Tijdens de lunchpauze praat ik met nog enkele docenten, onder meer twee van de sectie Nederlands. Inderdaad vonden zij dat op een Erasmus-college de leerlingen bekend moesten worden met Erasmus. Zijn bekendste werk is vertaald in het Nederlands nog geen gemakkelijke kost voor VWO-ers, zowel qua zinsbouw als qua inhoud. Sommige leerlingen worden er niet blij van, maar de meesten waarderen het achteraf wel.

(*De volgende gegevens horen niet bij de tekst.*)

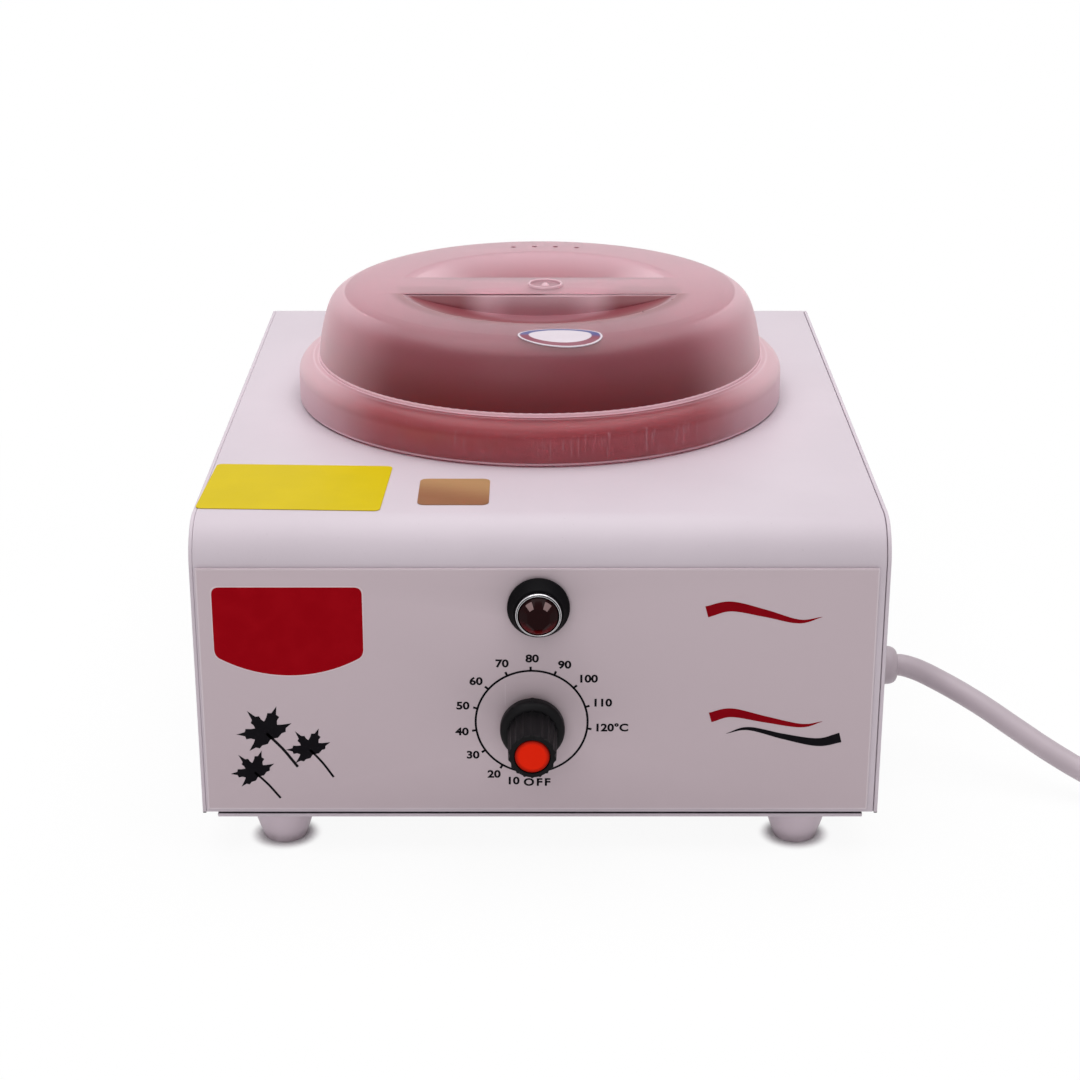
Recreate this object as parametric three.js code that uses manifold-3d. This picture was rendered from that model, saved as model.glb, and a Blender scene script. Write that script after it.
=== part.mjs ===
// A wax heater: a sheet-metal box with a red wax pot let into its top plate, a frosted lid,
// a thermostat knob and a jewelled lamp on the front, and a mains lead out of the right side.
// Millimetres, +Z up, front towards -Y. Heights are above the floor and depths run back from
// the cover's front face, until the last group brings the origin under the middle of the box.
import * as THREE from "three";
import { ConvexGeometry } from "three/addons/geometries/ConvexGeometry.js";
import { mergeVertices } from "three/addons/utils/BufferGeometryUtils.js";
import Module from "manifold-3d";

const wasm = await Module();
wasm.setup();

// Fits
const fitGap = 0.3; // between pieces that seat on each other
const glueLine = 0.1; // under a sticker or the front overlay
const overrun = 5; // how far a cutting tool runs past the wall it cuts
const weld = 0.001; // corners nearer than this are one corner

// Facets round a full turn
const roundFacets = 40;
const potFacets = 36;
const smallFacets = 16;
const screwFacets = 10;
const wayFacets = 8;
const wireFacets = 5;
const bendFacets = 3;

// Housing
const housingWidth = 228;
const backRoom = 17.9; // between the heater's ears and the back
const housingHeight = 103;
const bendRadius = 14;
const backBendRadius = 3.5;
const sheet = 1.2;
const flangeWidth = 16;
const baseGap = 0.8;
const baseInset = 5;
const baseCorner = 1.2;
const slotCount = 5;
const slotWidth = 3;
const slotLength = 36;
const slotPitch = 9;
const slotRowInset = 47;

// Front overlay
const overlayThickness = 1;
const overlayLeftMargin = 2;
const overlayRightMargin = 3.7;
const overlayHeight = 87.2;
const overlayLift = 1.5;

// Feet
const footHeight = 14;
const footTopRadius = 10.7;
const footBottomRadius = 7.5;
const footEdge = 0.8;
const footSideInset = 26;
const footInset = 15;

// Screws
const footScrew = { shank: 2, head: 3.5, headHeight: 2.4, length: 10, recess: 7 };
const plateScrew = { shank: 1.7, head: 3.3, headHeight: 1.8, length: 6 };
const earthScrew = { shank: 2, head: 3.8, headHeight: 2.2, length: 3 };
const baseScrewSideInset = 10.4;
const baseScrewInset = 42;
const backScrewHeight = 52;
const flangeInsetX = 8;

// Wax pot
const potCentreY = 148.3;
const potRadius = 78;
const potTaper = 3;
const potCorner = 9;
const potDepth = 70;
const potWall = 1.2;
const rimWidth = 10.3;
const rimHeight = 14.2;
const rimCorner = 5.5;
const rimInnerCorner = 2.5;

// Lid
const lidWall = 1.5;
const skirtClearance = 1.2;
const skirtLift = 0.6;
const shoulderRise = 5.4;
const shoulderWidth = 7.4;
const stepHeight = 0.9;
const domeInset = 0.4;
const lidHeight = 41;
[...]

Al met al een positieve indruk over Erasmus in Zoetermeer – al sprak ik vooral leerlingen die een gesprek daarover leuk vonden. Maar belangrijker: Het Erasmus-college wil leerlingen expliciet laten leren, niet alleen voor rapportcijfers maar ook om een goed mens te worden. Ik met mijn project Erasmus XXI vind natuurlijk dat Erasmus daarvoor de beste kapstok is, maar Erasmus zelf zou ook zo al best tevreden zijn. Zoals zowel Louis als sommige van zijn leerlingen los van elkaar tegen te mij zeiden: “Eigenlijk hebben wij al onze hedendaagse fatsoensnormen van Erasmus”.